In a review to be published in the journal Bioessays, Freek Vonk of Leiden University (picture above with a king cobra) and his colleagues describe how venom is continuing to make its way into the clinic. A crucial part of this translation is understanding how snakes evolved such a rich pharmocopeia. By comparing the genes for venom with other genes, scientists have found that they’ve been borrowed away from other functions. Many animals–ourselves included–make enzymes that attack microbes. In snakes, this molecule evolved into a structure that let it attack muscle. It doesn’t attack the snake’s own muscles, however, because the gene for it only becomes active in the cells of the snake’s venom gland.

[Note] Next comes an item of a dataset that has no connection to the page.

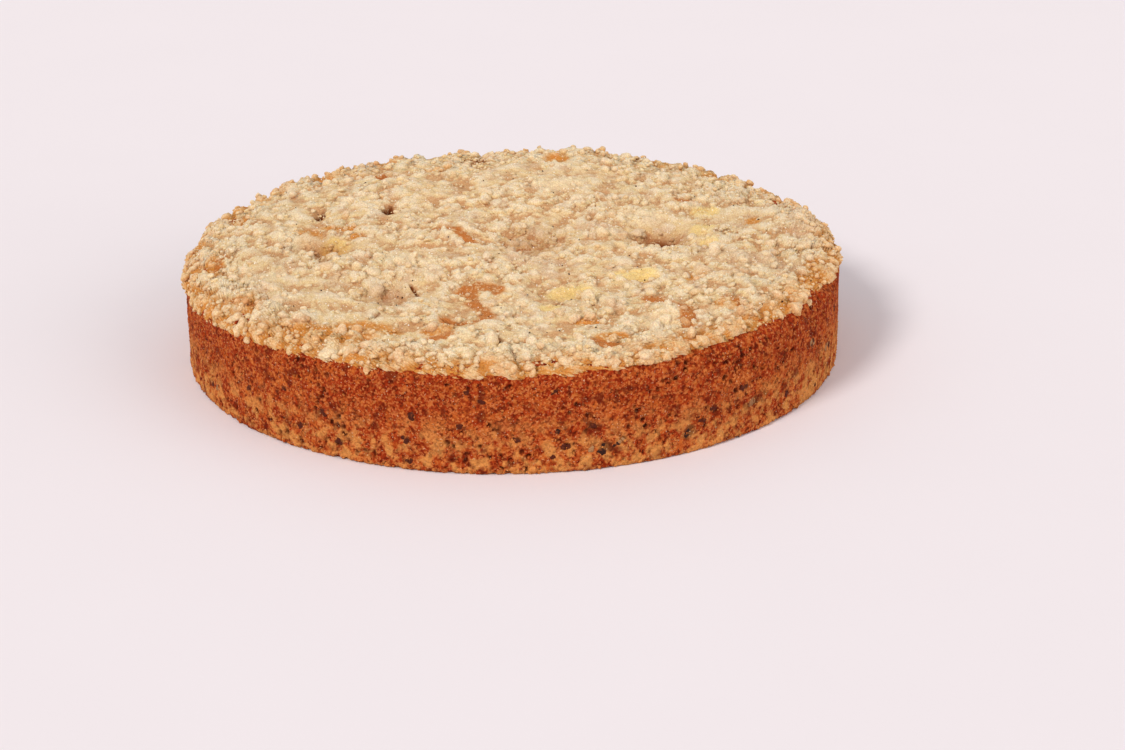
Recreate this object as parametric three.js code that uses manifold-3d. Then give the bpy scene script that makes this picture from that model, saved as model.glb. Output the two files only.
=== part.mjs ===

This transformation has occurred many times over, and, as Vonk and his colleagues explain, it is made possible by several different kinds of mutations. In some cases, the genes are duplicated, so that one copy can go on doing its original job, while the other is free to evolve to do a beter job at a new one–in this case, killing prey. It’s also possible for cells to use one gene to make two different proteins. Genes are made of segments, and cells can use different combinations of segments to make different proteins (a process called alternative splicing). The DNA from gene segments can also get swapped from one venom gene to another, adding new loops and pockets to proteins to give them new opportunities to attack.
This creative evolution didn’t just turn non-venom into venom. It also let venom evolve into new forms. Snakes, scientists are finding, often carry venoms fine-tuned for their prey of choice. Some species of saw-scaled vipers make arthropods their prey, while others attack mammals. The venom of the mammal-specialists is useless against arthropods like scorpions.
As a result of this evolution, scientists have lots of different venoms to explore to see if they’re useful in medicine. Millions of people rely on venom to keep their blood pressure in check, for example. ACE inhibitors were isolated from Brazilian pitvipers, which use the molecule to make their prey black out from a drop in blood pressure. Saw-scaled vipers make blood-thinning venoms, which have been turned into an anticoagulant drug called tirofiban. A number of venom drugs are now in the pipeline to treat cancer, bacterial infections, and other ailments.
Scientists are developing ways to test out venoms faster. Instead of trying them out on mice, for example, some researchers are figuring out how to inject venom into zebrafish eggs. And Vonk and his colleagues think that there are a vast number of venoms for these scientists to investigate. While scientists have been studying venoms for decades, they’ve focused their attenion on the ones that are dangerous to humans. Yet most snakes–even seemingly harmless ones without fangs or complicated venom glands–turn out to produce venom. You won’t get killed by a garter snake’s venom, but it may be enough to slow down a rat that the snake wants to eat. And the molecules made by these “harmless” snakes are just as interesting, chemically speaking, as anything made by a king cobra.
Of course, Vonk and other snake experts won’t be able to study those venoms if the snakes become too rare to find. A lot of the habitats where snakes live are under siege, and some preliminary surveys suggest that snakes may be in a worldwide decline. If they go of into that dark night of extinction, they’ll take their medicines with them.